This is supposed to be the year of Mexico’s giant leap into the future. Instead, political violence of a kind not seen since the 1970s evoked Mexico’s tragic birthright, a struggle between the country’s privileged and its indigenous peasants. By the time the army drove the rebels back into the pine-covered hills last week, more than 100 people had died in the uprising in southern Chiapas state, including 61 rebels. The little-known group, named for revolutionary Emiliano Zapata, may have as few as 2,000 members, hardly enough to threaten the state. But even a localized guerrilla war endangers Mexico’s precious new image. with the NAFTA battle won, President Carlos Salinas de Gortari’s government is trumpeting investment opportunities in the country’s booming north. Last week the south evinced a different reality: Mexico’s poor are still getting poorer. The uprising, said Roderic Camp of Tulane University, “brings out things the government has tried to keep hidden.”

Southern Mexico remains an embarrassingly brutal and backward place. Plantation bosses–caciques–run Chiapas in tandem with Salinas’s ruling Institutional Revolutionary Party, often giving the local Indians short shrift. With only 3 percent of Mexico’s people, Chiapas Produces a quarter of its land disputes. On a farm outside the town of Altamirano, held briefly by rebels last week, Indian farmer Eugenio Santiz, 45, said a San Cristobal cacique recently took almost 1,000 acres of the community’s land with the government’s blessing–and jailed those who complained. “I have to say that what [the rebels] are demanding is what we’re demanding,” Santiz said, Rebels said their movement is based in a remote corner of Chiapas where Indians were resettled in a logged-out rain forest 25 years ago, then were left practically without government services.

Did outsiders stir up this explosive mix? Salinas’s government said as much by reporting that the rebels’ leader, “Comandante Marcos,” is “blond, green-eyed and speaks four languages” and that many of his fighters are foreigners. Witnesses to last week’s worst battle, in Ocosingo, said they suspected that some of the guerrillas were from neighboring Guatemala. U.S. State Department officials said they had no evidence of such meddling. Direct outside aid appeared to be minimal. In Ocosingo, dead and dying guerrillas lay sprawled in the streets and market stalls clutching outdated, small-caliber rifles and wearing machetes and backpacks sewn from feed bags. One guerrilla had a toy rifle carved from wood, with a pocket knife for a bayonet.

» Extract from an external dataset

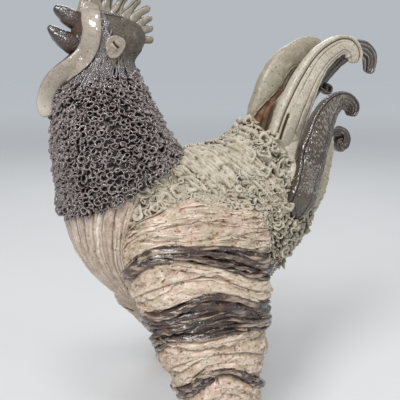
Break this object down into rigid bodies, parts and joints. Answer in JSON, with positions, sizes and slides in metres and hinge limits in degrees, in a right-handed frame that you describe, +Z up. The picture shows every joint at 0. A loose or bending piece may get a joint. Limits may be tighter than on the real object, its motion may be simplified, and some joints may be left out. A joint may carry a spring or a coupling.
{
  "type": "pottery rooster ornament",
  "caption": "Free-standing hand-built stoneware rooster, crowing, with a ring-curled neck, arched tail feathers and stout strip-wrapped legs.",
  "frame": {"origin": "on the table plane, under the middle of the overall box of the bird", "axes": "+Z up; the bird faces -X; its left side is towards -Y and its right side towards +Y"},
  "size_m": [0.3186, 0.2535, 0.3845],
  "materials": {
    "cream_clay": "semi-matte speckled stoneware",
    "buff_clay": "semi-matte pinkish buff stoneware, torn edges",
    "dark_glaze": "glossy dark brown glaze",
    "brown_slip": "satin dark brown slip",
    "olive_slip": "satin grey-olive slip"
  },
  "bodies": {
    "root": {"body": "cream_clay", "neck": "dark_glaze", "head": "brown_slip", "left_leg": "cream_clay", "right_leg": "cream_clay", "breast_strands": "buff_clay", "saddle_strands": "cream_clay", "neck_curls": "dark_glaze", "rump_tubes": "cream_clay", "saddle_rings": "cream_clay", "left_eye": "cream_clay", "right_eye": "cream_clay", "upper_beak": "brown_slip", "lower_beak": "brown_slip", "left_wattle": "cream_clay", "right_wattle": "cream_clay", "cream_long_feather": "cream_clay", "cream_back_feather": "cream_clay", "dark_hook_feather": "dark_glaze", "dark_low_feather": "dark_glaze", "dark_curl_feather": "dark_glaze", "cream_low_feather": "cream_clay", "comb_finger_1": "olive_slip", "comb_finger_2": "olive_slip", "comb_finger_3": "olive_slip", "comb_finger_4": "olive_slip", "comb_finger_5": "olive_slip", "comb_finger_6": "olive_slip", "comb_finger_7": "olive_slip", "comb_finger_8": "olive_slip", "comb_finger_9": "olive_slip", "left_leg_strip_1": "buff_clay", "left_leg_strip_2": "buff_clay", "left_leg_strip_3": "dark_glaze", "left_leg_strip_4": "buff_clay", "left_leg_strip_5": "buff_clay", "left_leg_strip_6": "dark_glaze", "left_leg_strip_7": "dark_glaze", "left_leg_strip_8": "buff_clay", "left_leg_strip_9": "buff_clay", "left_leg_strip_10": "dark_glaze", "left_leg_strip_11": "buff_clay", "left_leg_strip_12": "buff_clay", "left_leg_strip_13": "buff_clay", "right_leg_strip_1": "buff_clay", "right_leg_strip_2": "buff_clay", "right_leg_strip_3": "dark_glaze", "right_leg_strip_4": "buff_clay", "right_leg_strip_5": "buff_clay", "right_leg_strip_6": "dark_glaze", "right_leg_strip_7": "dark_glaze", "right_leg_strip_8": "buff_clay", "right_leg_strip_9": "buff_clay", "right_leg_strip_10": "dark_glaze", "right_leg_strip_11": "buff_clay", "right_leg_strip_12": "buff_clay", "right_leg_strip_13": "buff_clay"}
  },
  "joints": []
}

With the rebels on the run, Salinas moved quickly to cut his losses. Officials announced new food programs, farm credits and other antipoverty measures. But the army’s counterattack could discredit the government. Some of the rebel dead in Ocosingo appeared to have been executed; correspondents witnessed army planes firing at a group of Indian women and girls, barely missing them. The rebels seemed intent on embarrassing the government as it prepares for a presidential election. At the weekend, the Zapatistas took credit for explosions that downed telephone towers in the states of Puebla and Michoacan, and were suspected in a Mexico City car bombing that injured a woman in a parking garage. Fresh skirmishes were reported in the south. Ragtag as it is, Latin America’s newest guerrilla movement could well bedevil Mexico’s ambitious drive to join the First World.